FAST-PACED INTEGRATION

The pace of our merger and integration set new records, well ahead of previous industry precedents.

We made significant progress in aligning our governance framework, organisational structure, customer experience, systems and culture. Immediately after the legal completion of the transaction in May, we implemented an end-state organisational structure, establishing a leaner franchise. Also, within one month of legal completion of the transaction, we harmonised credit policies to ensure best practice across the Group, and fully integrated the treasury functions, with centralised management of liquidity and funding.

The full integration of Al Hilal Bank into the ADCB Group was completed in the third quarter, which included the migration of the corporate and SME portfolios to the ADCB platform.

In October 2019, we combined and optimised the entire ADCB and UNB branch and ATM networks, and rolled out the ADCB brand across all physical and digital channels.
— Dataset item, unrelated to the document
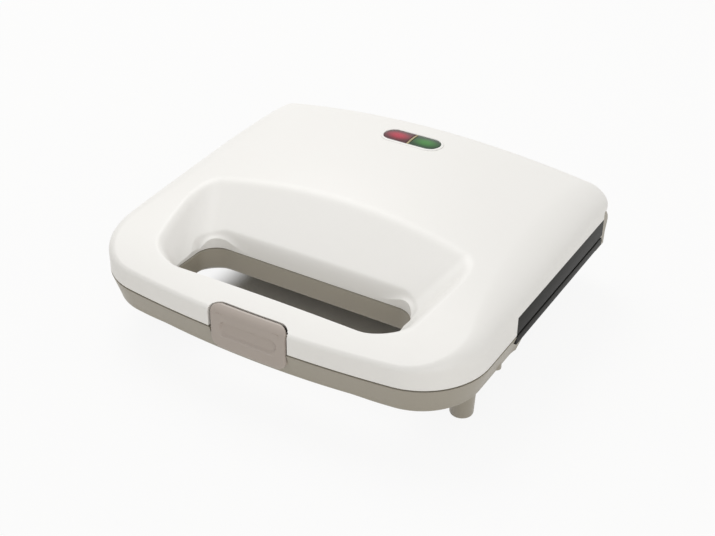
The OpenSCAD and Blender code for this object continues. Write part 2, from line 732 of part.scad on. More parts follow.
// Long rounded outline of the window, grown by g
module pill(g = 0) {
  x = (window_w - window_d) / 2;
  for (s = [-1, 1]) translate([s * x, 0]) circle(window_d / 2 + g);
  translate([-x, -window_d / 2 - g]) square([2 * x, window_d + 2 * g]);
}
module indicator_bezel() {
  color(c_white) translate([0, window_y, window_z - bezel_h + 0.4]) linear_extrude(bezel_h)
    difference() { pill(bezel_t); pill(0); }
}
module lens(side) {
  translate([0, window_y, window_z - bezel_h + 0.6]) linear_extrude(bezel_h)
    intersection() {
      pill(-0.05);
      translate([side > 0 ? 0.65 : -window_w, -window_d]) square([window_w - 0.65, 2 * window_d]);
    }
}
module indicator_lens_red() { color("FireBrick") lens(-1); }
module indicator_lens_green() { color("ForestGreen") lens(1); }
module indicator_light_bar() {
  color("Khaki") translate([-0.6, window_y - window_d / 2 + 0.1, window_z - bezel_h + 0.6])
    cube([1.2, window_d - 0.2, bezel_h]);
}
module lamp_holder() {
  z1 = window_z - bezel_h + 0.3;
  color(c_dark) difference() {
    union() {
      box(-15, 15, window_y - 5.5, window_y + 5.5, z1 - 9, z1);
      box(-window_w / 2 - 1, window_w / 2 + 1, window_y - 4, window_y + 4, z1 - 1.6, z1);
    }
    for (s = [-1, 1]) translate([s * lamp_x, window_y, z1 - lamp_r - lamp_h - 0.9])
      cylinder(r = lamp_r + 0.4, h = 10);
  }
}
module neon_lamps() {
  z1 = window_z - bezel_h + 0.3;
  color("Coral") for (s = [-1, 1]) translate([s * lamp_x, window_y, z1 - lamp_r - lamp_h - 0.8]) {
    cylinder(r = lamp_r, h = lamp_h);
    translate([0, 0, lamp_h]) sphere(lamp_r);
  }
}

// ---------------------------------------------------------------- latch

module latch_pin() { color(c_metal) rod_x(latch_pin_r, 2 * (pocket_hw + latch_rib), latch_y, latch_pin_z); }
module latch_spring() {
  color(c_metal) difference() {
    rod_x(latch_pin_r + 1.1, 12, latch_y, latch_pin_z);
    rod_x(latch_pin_r + 0.2, 14, latch_y, latch_pin_z);
  }
}
module latch() {
  front = -half_d - latch_proud;
  inner = front + 2.7;
  top = lid_top(latch_y) + 1.4;
  corner = 6.5;
  arm_x = latch_w / 2 - 6;
  color(c_beige) difference() {
    union() {
      intersection() {
        along_x(latch_w) polygon([
          [inner, latch_z], [front + 0.8, latch_z], [front, latch_z + 5],
          [front + 0.2, band_z - 1.5], [front + 1.7, band_z + 1.2], [latch_y, top],
          [latch_y, top - 2.2], [inner + 0.4, band_z - 0.6], [inner, band_z - 2.4]]);
        along_y(2 * body_d) {
          for (s = [-1, 1], z = [latch_z + corner, top - corner])
            translate([s * (latch_w / 2 - corner), z]) circle(corner);
          translate([corner - latch_w / 2, latch_z]) square([latch_w - 2 * corner, top - latch_z]);
          translate([-latch_w / 2, latch_z + corner]) square([latch_w, top - latch_z - 2 * corner]);
        }
      }
      for (s = [-1, 1]) translate([s * arm_x, 0, 0]) {
        rod_x(latch_pin_r + 1.3, 4, latch_y, latch_pin_z);
        box(-2, 2, inner - 0.5, latch_y, latch_pin_z - 2.4, latch_pin_z + 2.2);
      }
      box(-hook_w / 2, hook_w / 2, inner - 0.5, pocket_y + 1.8, hook_z, hook_z + hook_h);
      box(-18, 18, front - 0.9, front + 1, latch_z + 9, latch_z + 11.5);
    }
    rod_x(latch_pin_r + run_fit, latch_w + 2, latch_y, latch_pin_z);
  }
}

lower_housing();
lower_handle_cover();
foot_pads();
lower_plate_frame();
lower_plate();
lower_heating_element();
lower_reflector();
lower_frame_screws();
lower_cover_screws();
terminal_block();
thermal_fuse();
cord_clamp();
cord_grommet();
hinge_sleeve_left();
hinge_sleeve_right();
lid_lead();
upper_housing();
upper_handle_cover();
upper_plate_frame();
upper_plate();
upper_heating_element();
upper_reflector();
upper_frame_screws();
upper_cover_screws();
thermostat();
indicator_bezel();
indicator_lens_red();
indicator_lens_green();
indicator_light_bar();
lamp_holder();
neon_lamps();
latch_pin();
latch_spring();
latch();
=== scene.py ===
"""A two-slice sandwich toaster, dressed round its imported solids. Metres, in the CAD's own frame."""
import math

import bmesh
import bpy
import numpy as np
from mathutils import Matrix, Vector


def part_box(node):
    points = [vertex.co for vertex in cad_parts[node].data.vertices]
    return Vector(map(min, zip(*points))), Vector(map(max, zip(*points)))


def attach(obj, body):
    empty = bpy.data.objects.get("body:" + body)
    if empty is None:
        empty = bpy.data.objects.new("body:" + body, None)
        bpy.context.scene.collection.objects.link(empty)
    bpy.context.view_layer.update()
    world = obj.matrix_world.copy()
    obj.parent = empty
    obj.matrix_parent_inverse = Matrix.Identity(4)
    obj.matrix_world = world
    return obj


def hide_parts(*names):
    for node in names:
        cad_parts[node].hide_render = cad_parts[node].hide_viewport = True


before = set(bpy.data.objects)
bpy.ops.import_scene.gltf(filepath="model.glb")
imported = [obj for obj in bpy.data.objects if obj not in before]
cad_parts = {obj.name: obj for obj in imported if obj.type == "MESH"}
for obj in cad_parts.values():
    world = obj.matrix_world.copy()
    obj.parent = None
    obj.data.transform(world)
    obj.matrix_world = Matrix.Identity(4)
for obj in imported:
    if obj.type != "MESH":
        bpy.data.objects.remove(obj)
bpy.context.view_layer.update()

# ---------------------------------------------------------------- upper shell
# The lid is one white ABS moulding about 2.5 mm thick, with a crowned top, an upright front band
# and a deep hand recess that ends in a through slot. Here its outside and its inside are two
# forms on rings that run from the outline to the slot, and one is cut out of the other.
MM = 0.001
WALL = 2.5
HALF_W, HALF_D = 120.0, 108.5
BOW_R, CORNER_R, REAR_R = 643.0, 41.0, 15.0
BOW_Y = BOW_R - HALF_D
CORNER_X = HALF_W - CORNER_R
CORNER_Y = BOW_Y - math.sqrt((BOW_R - CORNER_R) ** 2 - CORNER_X ** 2)
BOW_TURN = math.asin(CORNER_X / (BOW_R - CORNER_R))
SLOT_X, SLOT_Y, SLOT_HALF_D, SLOT_R = 70.0, -67.0, 20.5, 13.0
LID_Z, LIP_Z = 40.4, 46.0
CREST_Y, CREST_Z = 64.1, 83.16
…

This major milestone was achieved in a highly ambitious timeframe of five months.

While integration work continues at a rapid pace to deliver key milestones on schedule, the Group remains focused on protecting and growing its businesses through an unwavering commitment to excellent customer service.

2020 VISION

We are now midway through the final phase of integration. IT systems and infrastructure will be fully integrated in the second quarter of 2020 and all former UNB customers will have had their accounts migrated to the ADCB platform.

In 2019, the pace of our transformation was powerful and we are committed to continuing the momentum we built.

We will capitalise on the synergies and operating efficiencies that the merger has delivered to ensure greater value for shareholders.

I would like to extend my thanks to our employees for all their hard work and dedication throughout the year. The Bank is future-ready, better placed than ever to rise to tomorrow’s challenges, and grasp the opportunities we are seeing in a rapidly transforming UAE economy.